Though you might be in a rush to get the kids back to school, you'll have to get there more slowly. New speed limits in 171 school zones -- a drop to 30 km/h from 50 km/h in most areas -- go into effect Monday and city police realize the new speeds might take some time to get used to.
"Reducing speeds from 50 to 30 is a significant drop. We're all going to have to be extra aware and extra cautious," said Const. Jason Michalyshen. "Regardless of time of day or day of week, we have to get into that habit."
School zones in other areas of the province, such as Brandon, Winkler and Portage la Prairie, have already adopted restricted speeds. This is not a new or innovative practice, said spokeswoman for the Manitoba branch of the Canadian Automobile Association, Angèle Young.
"Speed is always a concern no matter how many speed bumps, crosswalks and patrols you have. There's still drivers and motorcyclists that will speed through school zones and they need to know it's a law required of them to slow down," Young said.

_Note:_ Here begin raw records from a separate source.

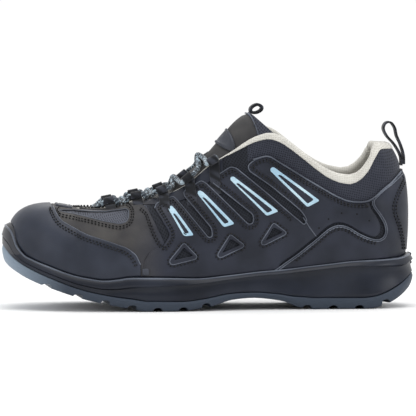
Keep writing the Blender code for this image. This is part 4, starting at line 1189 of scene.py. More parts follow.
def footbed():
    """The loose knitted footbed, with a soft bevel along its edge."""
    profiles = []
    for side, g in FINE_RING:
        out = outward(side, g)
        edge = feather(side, g) - out * (WALL + 2 * GAP)
        top = edge - out * 0.3 * INSOLE_THICK + Vector((0, 0, INSOLE_THICK))
        raised = edge + Vector((0, 0, 0.8 * INSOLE_THICK))
        bevel = (raised + top) / 2 + (out + Vector((0, 0, 1))) * 0.0003
        profiles.append([edge, raised, bevel, top])
    faces = around(profiles)
    faces += across([profile[0] for profile in profiles])
    faces += across([profile[-1] for profile in profiles])
    made = piece("footbed", faces, FOOTBED_KNIT, lambda p: (p.x, p.y))
    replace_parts(made, "insole")


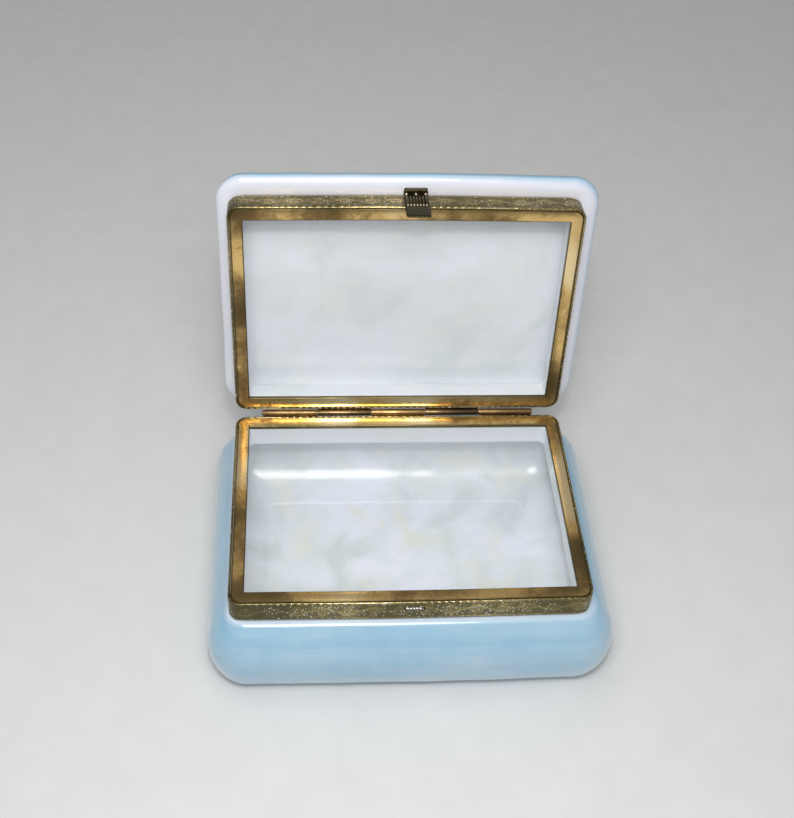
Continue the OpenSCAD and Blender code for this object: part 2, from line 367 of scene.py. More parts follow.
def blue_glaze(name, fade_start, fade_end, near):
    """Pale blue glaze that fades to a paler colour, near, towards the mount."""
    m = Shader(name, Roughness=0.3, Coat_Weight=1.0, Coat_Roughness=0.035, IOR=1.5)
    cloud = m.noise(26, 3, 0.55)
    fine = m.noise(7, 4, 0.6, seed=3)
    brushed = m.noise(9, 4, 0.6, at=m.stretched((0.25, 0.25, 1.6)), seed=6)
    blue = m.ramp(cloud, [(0.3, (0.29, 0.50, 0.67)), (0.5, (0.35, 0.555, 0.705)),
                          (0.72, (0.42, 0.60, 0.73))])
    blue = m.mix(m.span(fine, 0.35, 0.75, 0.0, 0.25), blue, (0.48, 0.65, 0.77))
    blue = m.mix(m.span(brushed, 0.42, 0.62, 0.0, 0.5), blue, (0.27, 0.51, 0.69))
    edge = m.math("ADD", m.value("rise"), m.math("MULTIPLY", m.math("SUBTRACT", cloud, 0.5), 2.0))
    near_band = m.span(edge, fade_start, fade_end, 1.0, 0.0)
    colour = m.mix(near_band, blue, near)
    # painted shade: the glaze is darkened within a few tenths of a millimetre of the band's edge,
    # where the band shades the gap
    band_gap_shade = m.span(m.value("rise"), 0.1, 0.35, 0.8, 0.0)
    colour = m.mix(band_gap_shade, colour, (0.16, 0.14, 0.08))
    m.set("Base Color", colour)
    m.bump(m.noise(9, 2, 0.4, seed=5), 0.25, 0.12)
    return m.material


def pearl_glaze(name, floor_painted_light, wall_painted_light):
    """Off-white pearl glaze with faint yellow, grey and lilac clouds. Painted light makes it paler
    by wall_painted_light near the mount, which runs out to floor_painted_light away from it."""
    m = Shader(name, Roughness=0.34, Coat_Weight=0.45, Coat_Roughness=0.07, IOR=1.45)
    cloud = m.noise(22, 4, 0.55, 0.6, seed=1)
    warm = m.noise(16, 3, 0.5, 0.4, seed=8)
    colour = m.ramp(cloud, [(0.32, (0.58, 0.635, 0.65)), (0.46, (0.68, 0.725, 0.75)),
                            (0.60, (0.75, 0.775, 0.85)), (0.74, (0.70, 0.755, 0.80))])
    colour = m.mix(m.span(warm, 0.50, 0.70, 0.0, 0.75), colour, (0.71, 0.725, 0.64))
    specks = m.span(m.noise(1.1, 1, 0.3, seed=2), 0.80, 0.86, 0.0, 0.35)
    colour = m.mix(specks, colour, (0.42, 0.36, 0.28))
    # painted light: the glaze is painted paler near the mount, where the walls get less light
    lift = m.span(m.value("rise"), 8, 28, wall_painted_light, floor_painted_light)
    m.set("Base Color", m.mix(lift, colour, (0.93, 0.955, 0.985)))
    m.bump(m.noise(9, 2, 0.5, 0.4, seed=4), 0.5, 0.45)
    return m.material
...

"If our speeds are reduced, we can react quicker, we can stop faster. And if in fact there is contact made, when speeds are reduced, the likelihood of significant injuries is greatly reduced as well," said Michalyshen.
New street signs advertising the changing speed limits popped up in recent weeks. The new limits will be effective between 7 a.m. and 5:30 p.m. from Monday to Friday, between September and June.

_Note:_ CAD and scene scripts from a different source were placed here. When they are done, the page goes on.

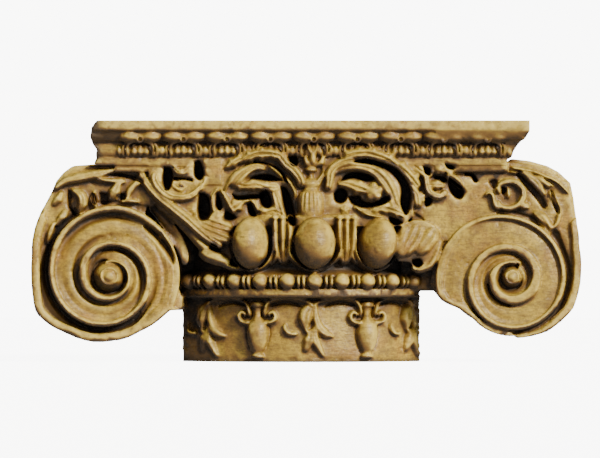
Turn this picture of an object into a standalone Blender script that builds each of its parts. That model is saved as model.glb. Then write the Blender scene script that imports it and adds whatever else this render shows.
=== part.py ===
"""Plaster cast of the front of an Ionic capital with vases, eggs and acanthus scrolls.

One solid: a flat-backed half drum (neck, astragal, row of eggs), a frieze and a moulded
abacus above it, and a hanging volute at each side. Lengths are millimetres until a point
is placed, angles are degrees. Across runs to the right, up is up, and out is the distance
in front of the surface that a carving lies on.
"""
import bmesh
import bpy
from math import atan2, cos, hypot, pi, radians, sin
from mathutils import Matrix, Vector

MM = 0.001

# The column that the capital was made for, and how the cast is cut from it
AXIS_X = -5.0             # column axis, from the middle of the whole width
BACK_REACH = 70.0         # flat back, in front of the column axis
FRONT_REACH = 200.0       # front of the eggs, which is the front of the cast
CUT_HALF_WIDTH = 118.5    # straight-cut sides of neck and astragal
AXIS_Y = (FRONT_REACH + BACK_REACH) / 2

# Heights of the courses, from the underside up
NECK_HEIGHT = 65.0
FILLET_HEIGHT = 8.0
ASTRAGAL_HEIGHT = 16.0
EGG_COURSE_HEIGHT = 55.0
FRIEZE_HEIGHT = 46.0
BORDER_HEIGHT = 6.5
ABACUS_FILLET_HEIGHT = 7.5
CYMA_HEIGHT = 26.5
TOP_FILLET_HEIGHT = 10.5

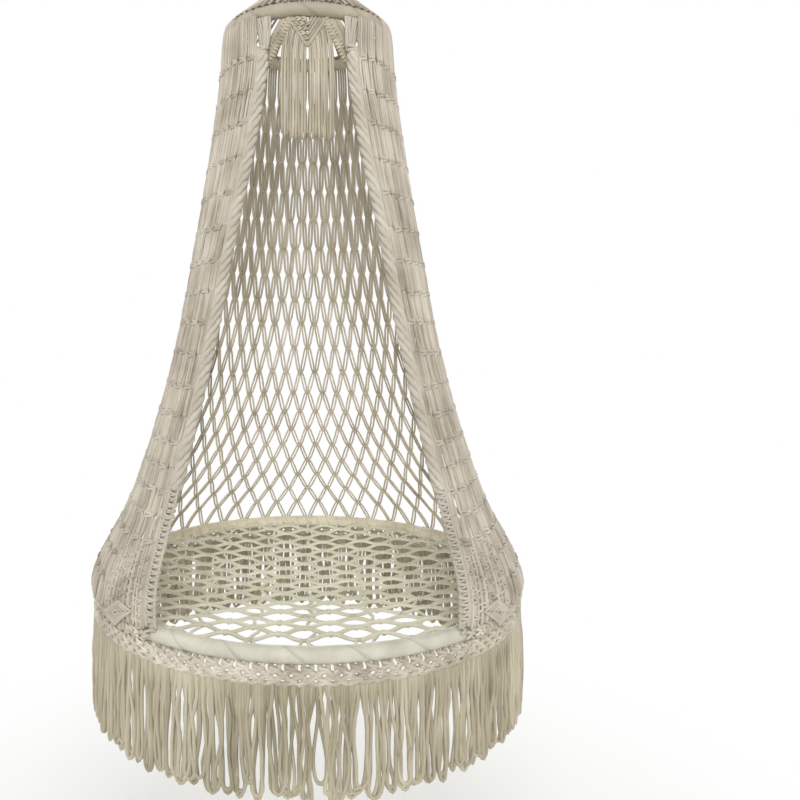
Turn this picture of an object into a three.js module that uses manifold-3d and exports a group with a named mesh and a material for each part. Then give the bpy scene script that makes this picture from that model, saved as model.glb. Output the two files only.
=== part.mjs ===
// A macrame hammock chair: a knotted cotton net hung between a small upper hoop and a large seat hoop.
// Millimetres, +Z up. The front, where a person gets in, faces -Y.
// The origin is the point at which a ceiling hook carries the hanging ring.
import * as THREE from "three";
import { mergeVertices } from "three/addons/utils/BufferGeometryUtils.js";
import Module from "manifold-3d";

const wasm = await Module();
wasm.setup();

// Clearances
const touchGap = 0.3; // between pieces that touch
const cutOverrun = 4; // how far a cutter runs past what it cuts
const gridSteps = 40; // straight steps in every full ring, so that nested rings keep their gap

// Hanging ring and rope
const ringRadius = 31; // to the middle of the wire
const ringWireRadius = 4;
const eyeCordRadius = 9;
const eyeLegGap = 0.8; // between the two legs of the eye
const eyeDrop = 92; // from the ring's wire to the foot of the eye
const eyeShoulderDrop = 34; // from the ring's wire to where the two legs meet
const whippingHeight = 44;
const whippingWall = 4.5;
const ropeRadius = 15;
const ropeLength = 231;
const ropeTailRadius = 11; // the rope's core, inside the gathered neck
const ropeTailLength = 54;
const ropeSides = 12;

// Gathered neck and the cone of suspension cords
const neckInnerRadius = 12;
const suspensionThickness = 5;
const neckHeight = 60;
const coneHeight = 130; // from the upper hoop's middle to the neck
const suspensionCount = 10;
const suspensionSlit = 1.5; // between neighbouring groups of cords
const gatherWrapWall = 6;
const gatherWrapHeight = 50;
const gatherWrapSides = 24;

// Hoops, each a steel rod under a wrapped cotton tape
const topHoopRadius = 145;
const seatHoopRadius = 382;
const rodRadius = 6;
const wrapRadius = 12; // outside of the tape
const hoopSides = 8;
const wallHeight = 1020; // from hoop to hoop

// Net walls
const cordThickness = 6;
const strutWidth = 10;
const netEdgeWidth = 7;
const netRows = 10;
const firstGapRow = 1;
const netRimLap = 9.2; // how far the net laps down over the seat hoop
const netRimShare = 0.16; // height of the rim strip above the first gaps, as a share of one row
const rowGrowthShare = 0.28; // rows are this much taller than average at the top, and less at the foot
const openingHalfSteps = 4; // half of the front opening, in ring steps
const sideNetSteps = 10;

// How the wall flares: share of the way down, share of the way out
const flareShares = [
  [0, 0],
  [0.12, 0.04],
  [0.27, 0.135],
  [0.42, 0.245],
  [0.565, 0.36],
  [0.71, 0.52],
  [0.85, 0.725],
  [0.94, 0.93],
  [0.98, 1],
  [1, 1],
];

// The front opening bulges below its middle: share of the way down, share of its half width at the hoops
const openingShares = [
  [0, 0.94],
  [0.07, 0.89],
  [0.21, 0.99],
  [0.42, 1.19],
  [0.66, 1.29],
  [0.86, 1.25],
  [1, 1.03],
];

// Edge braids beside the front opening
const braidHalfWidth = 11;
const braidHalfDepth = 7;
const braidInset = 11; // how far the braid lies inside the middle of the net
const braidSides = 6;
const braidStepsPerRow = 4;
const braidLay = 130; // height of one full twist

// Valance under the front of the upper hoop
const valanceThickness = 6;
const valanceHalfWidth = 34;
const valanceDepth = 52;
const strapWidth = 11;
const strapShort = 4.8; // from the edge braid's middle line to the strap's foot, measured across
const strapDrop = 74;
const chevronWidth = 12;
const valanceCordCount = 11;
const valanceCordPitch = 8.4;
const valanceCordRadius = 3.4;
const valanceLength = 216; // from the hoop down to the ends of its cords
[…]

Traditional and photo radar ticket enforcement will still apply to school zones, too, to ensure children's safety, said Michalyshen.

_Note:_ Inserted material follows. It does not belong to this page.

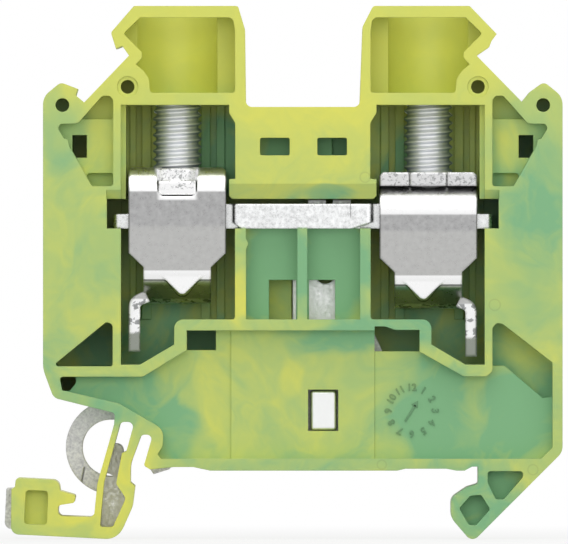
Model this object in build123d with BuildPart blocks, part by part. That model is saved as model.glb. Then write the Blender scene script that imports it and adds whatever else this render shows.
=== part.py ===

"We want kids to be safe. It doesn't matter where they are, but in relation to these particular areas near school zones, we're going to be there monitoring," he said. As of Monday, going 50 km/h in a school zone advertised as 30 km/h will cost speedsters $310.
Michalyshen suggested officers would not start issuing tickets immediately.
"This first week isn't about us putting out the message that we're out there and if you're not travelling at the posted speed limit in these school zones, then it's all about tickets," said Michalyshen. "Changing habits often takes time and hopefully, it's not a significant amount of time... at the expense of injuries."